Nineteenth-century Māori wrote for numerous reasons, each an object of interest, together an informative history. They wrote as memory, to record daily activities, to instruct the next generations; they wrote as a social pleasure —to friends, to work out problems of arithmetic (and later to record commercial activities); they wrote to satisfy others' desire for knowledge—sometimes in this they wrote for money; they wrote as a matter of political acumen.

Active, autonomous use of print began for Māori with the publication of newspapers as a direct answer to the government papers. A history of these newspapers would be timely, for they are an unusual source of Māori opinion and activities. Williams gives details about many in his Bibliography. Articles about Māori printers (there was an interesting conceit amongst some 19th-century Pākehā printers to transliterate their names to Māori) and presses record something of the newspaper history: W.J. Cameron's 'A printing press for the Maori people' (1958), Andersen's 'Maori printers and translators' (1940), Jackson (1975) also refer to them. None can resist the famous story of the King of Austria's gift of a press to the King Movement, the publication of the paper Te Hokioi o Niu Tireni (1862-63), the government's counter to it Te Pihoihoi Mokemoke (1863) and Rewi Maniapoto's removal of the press on which it was produced. It reveals each side's view of the power of the press.

A Pākehā, C.O.B. Davis, was instrumental in encouraging Māori to collect money for a press and production of papers. Several independent papers were printed between 1857 and the turn of the century, some short-lived because of insufficient funds. (Of religious newspapers produced last century, some had Māori ministers as editors.) Apart from the occasional Pākehā editor these papers were the work of Māori and were a highly pragmatic means of putting opinion to government and reporting on politics. They were also generally informative, with correspondence, local and international news, accounts from the oral traditions, advertisements. Political movements, too, engaged in newspaper production. The Māori Parliament put out a newspaper and recorded its proceedings in print. The King movement printed a newsletter Te Paki o Matariki (1891- ) to report on its activities and interchanges with government. Andersen described its decorative masthead as an example of 'Maori typographical ingenuity'—perhaps the starting point for further investigation into Māori printers and typesetting.

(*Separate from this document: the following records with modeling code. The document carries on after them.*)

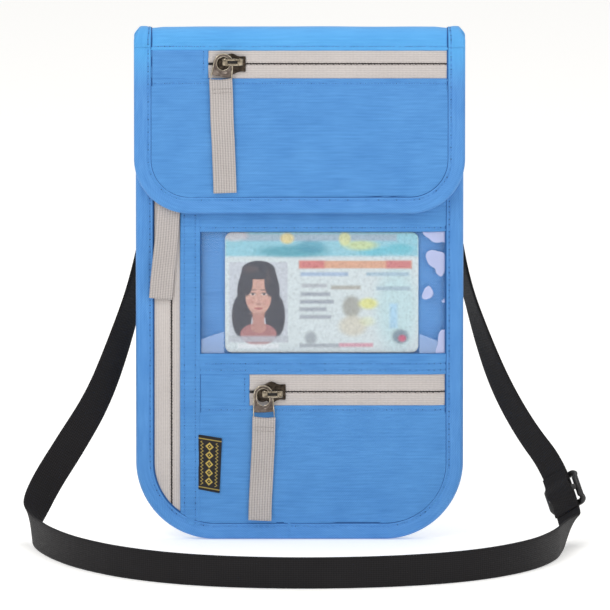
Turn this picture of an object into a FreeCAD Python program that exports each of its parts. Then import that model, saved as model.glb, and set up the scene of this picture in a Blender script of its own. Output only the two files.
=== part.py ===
import FreeCAD, Part
import math
import os

# A flat travel neck pouch. It stands on its lower edge with its front towards -Y and +Z up.
# The origin is at the middle of the lower edge. Every length is in millimetres.

Vector = FreeCAD.Vector

# ---- Driving dimensions of the body, seen from the front (X across, Z up) ----
BODY_HALF_WIDTH = 72.5
BODY_TOP = 218.6
BODY_CORNER = 35.0
BINDING_WIDTH = 7.8
BINDING_WALL = 0.9
BINDING_SPLIT_HEIGHT = 36.0

# ---- Driving dimensions of the flap, seen from the front ----
FLAP_HALF_WIDTH = 73.2
FLAP_BOTTOM = 147.6
FLAP_TOP = 230.0
FLAP_CORNER = 24.5
FOLD_START = 223.0
FOLD_ROUND = 6.5
FOLD_THICKNESS = 1.2

# ---- Zips: centre lines, tape edges and end patches ----
SLIT = 0.9
COIL_WIDTH = 1.7
COIL_THICKNESS = 1.0
SIDE_SLIT_X = -56.7
SIDE_TAPE_RIGHT = -52.9
FACING_RIGHT = -43.9
LOWER_SLIT_Z = 66.9
LOWER_TAPE_BOTTOM = 60.8
LOWER_TAPE_TOP = 74.7
LOWER_TAPE_LEFT = -22.1
FLAP_SLIT_Z = 214.8
FLAP_TAPE_BOTTOM = 208.3
FLAP_TAPE_TOP = 220.7
FLAP_TAPE_LEFT = -40.2

# ---- Window and card ----
WINDOW_BOTTOM = 84.1
WINDOW_TOP = 138.7
FILM_THICKNESS = 0.3
CARD_LEFT = -33.0
CARD_BOTTOM = 84.3
CARD_WIDTH = 85.6
CARD_HEIGHT = 53.98
CARD_THICKNESS = 0.76
CARD_CORNER = 3.18

# ---- Layers through the pouch. A depth is counted forwards from the rear face of the anchors ----
ANCHOR_THICKNESS = 1.4
LEG_THICKNESS = 0.5
SHELL_THICKNESS = 0.8
FOIL_THICKNESS = 0.2
LINING_THICKNESS = 0.3
COMPARTMENT_GAP = 5.0
BASE_THICKNESS = 0.6
POCKET_GAP = 2.2
FLAP_CLEARANCE = 2.2
FLAP_LINING_THICKNESS = 0.4
FLAP_POCKET_GAP = 1.2

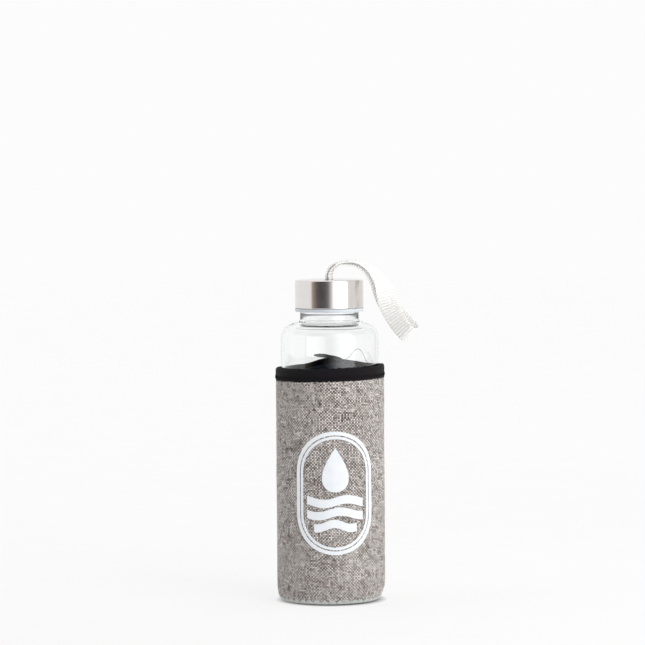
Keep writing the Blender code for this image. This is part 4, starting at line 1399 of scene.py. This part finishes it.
# Radiance round the object by compass angle from the camera, positive towards +X. The camera doesn't see it.
SURROUND = (
    (-61.5, (0.98, 0.92, 0.88)),
    (-60.5, (0.42, 0.33, 0.28)),
    (-52.0, (0.26, 0.20, 0.16)),
    (-42.0, (0.07, 0.055, 0.05)),
    (-30.0, (0.012, 0.012, 0.012)),
    (-18.0, (0.014, 0.014, 0.015)),
    (-4.0, (0.09, 0.088, 0.09)),
    (6.0, (0.60, 0.58, 0.59)),
    (18.0, (1.7, 1.7, 1.7)),
    (30.0, (2.6, 2.6, 2.6)),
    (61.5, (2.6, 2.6, 2.6)),
    (62.5, (0.88, 0.85, 0.84)),
    (150.0, (0.88, 0.86, 0.85)),
)
SURROUND_RADIUS = 0.9
SURROUND_HEIGHT = 1.3
BACKDROP = 0.973
FLOOR_GLOW = 0.725
# Painted shadow under the bottle's foot: no floor glow within this radius, fading back in over the next
# distance.
PAINTED_SHADOW_RADIUS = 29.0
PAINTED_SHADOW_FADE = 9.0


def surround():
    """A curved card that stands round the front of the set: dark flag, softbox and grey reflector in one."""
    first, last = SURROUND[0][0], SURROUND[-1][0]
    columns = 60
    points = []
    for i in range(columns + 1):
        compass = math.radians(CAMERA_AZIMUTH + first + (last - first) * i / columns)
        x, y = math.sin(compass) * SURROUND_RADIUS, -math.cos(compass) * SURROUND_RADIUS
        points += [(x / MM, y / MM, 0.0), (x / MM, y / MM, SURROUND_HEIGHT / MM)]
    faces = [(2 * i, 2 * i + 1, 2 * i + 3, 2 * i + 2) for i in range(columns)]
    s = Shader("surround_light")
    _, (x, y, _) = s.place()
    _, compass = s.polar(x, y)
    degrees = s.mad(compass, 180.0 / math.pi, -CAMERA_AZIMUTH)
    share = s.math("DIVIDE", s.math("SUBTRACT", degrees, first), last - first)
    peak = max(max(colour) for _, colour in SURROUND)
    stops = [((a - first) / (last - first), tuple(c / peak for c in colour)) for a, colour in SURROUND]
    glow = s.node("Emission", {"Color": s.ramp(share, stops), "Strength": peak})
    s.tree.links.new(glow.outputs[0], s.output.inputs["Surface"])
    obj = finish_mesh("surround", points, faces, s.material)
    obj.visible_camera = False
    obj.visible_shadow = False


def floor():
    """A white acrylic table, lit through from below so that shadows stay faint."""
    s = Shader("floor_acrylic")
    where, (x, y, _) = s.place()
    grain = s.noise(where, 0.02, 2.0)
    s.set(Base_Color=s.ramp(grain, [(0.0, (0.24, 0.24, 0.24)), (1.0, (0.26, 0.26, 0.26))]))
    # Painted shadow: the table's glow fades out right under the bottle's foot.
    beyond = s.math("SUBTRACT", s.polar(x, y)[0], PAINTED_SHADOW_RADIUS)
    lit = s.mul(s.math("DIVIDE", beyond, PAINTED_SHADOW_FADE, clamp=True), FLOOR_GLOW)
    s.set(Roughness=0.6, Specular_IOR_Level=0.0, Emission_Color=(1.0, 1.0, 1.0), Emission_Strength=lit)
    slab = [(0.0, 0.0), (400.0, 0.0), (1500.0, 0.0), (6000.0, 0.0), (6000.0, -10.0), (0.0, -10.0)]
    lathe("floor", slab, s.material, 96)


def world():
    made = bpy.data.worlds.new("studio")
    made.use_nodes = True
    sky = made.node_tree.nodes["Background"]
    sky.inputs["Color"].default_value = (1.0, 1.0, 1.0, 1.0)
    sky.inputs["Strength"].default_value = BACKDROP
    bpy.context.scene.world = made


CAMERA_AZIMUTH = -5.0
CAMERA_DISTANCE = 2.14
CAMERA_HEIGHT = 0.2918
FOCAL_MM = 178.6
SENSOR_MM = 36.0
PITCH_DOWN = 2.824
AIM_LEFT = 0.124
ROLL = 0.44


def camera():
    data = bpy.data.cameras.new("camera")
    data.lens = FOCAL_MM
    data.sensor_width = SENSOR_MM
    data.sensor_fit = "HORIZONTAL"
    data.clip_start = 0.05
    data.clip_end = 50.0
    obj = placed("camera", data)
    compass = math.radians(CAMERA_AZIMUTH)
    obj.location = (math.sin(compass) * CAMERA_DISTANCE, -math.cos(compass) * CAMERA_DISTANCE, CAMERA_HEIGHT)
    turn = Matrix.Rotation(compass + math.radians(AIM_LEFT), 4, "Z")
    tilt = Matrix.Rotation(math.radians(90.0 - PITCH_DOWN), 4, "X")
    roll = Matrix.Rotation(math.radians(-ROLL), 4, "Z")
    obj.rotation_euler = (turn @ tilt @ roll).to_euler()
    bpy.context.scene.camera = obj


surround()
floor()
world()
camera()
bpy.context.scene.view_settings.view_transform = "Standard"

bpy.context.view_layer.update()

Māori use of writing and print in the 19th century was apposite and gradual, a response to both internal cultural change and external government. In some situations Māori were fast and focused in using literacy to contend with settlers and government; in others, as with the oral traditions, they were slower and considered. By the end of the century, with the growing ascendancy of English, Māori were becoming dependent on literacy at least in that language. But practices of the oral traditions remained—the oral arts on the marae, the oral communication of traditional knowledge (despite recording it on paper) in tribal meetings or from elders to the young, all continued into the 20th century.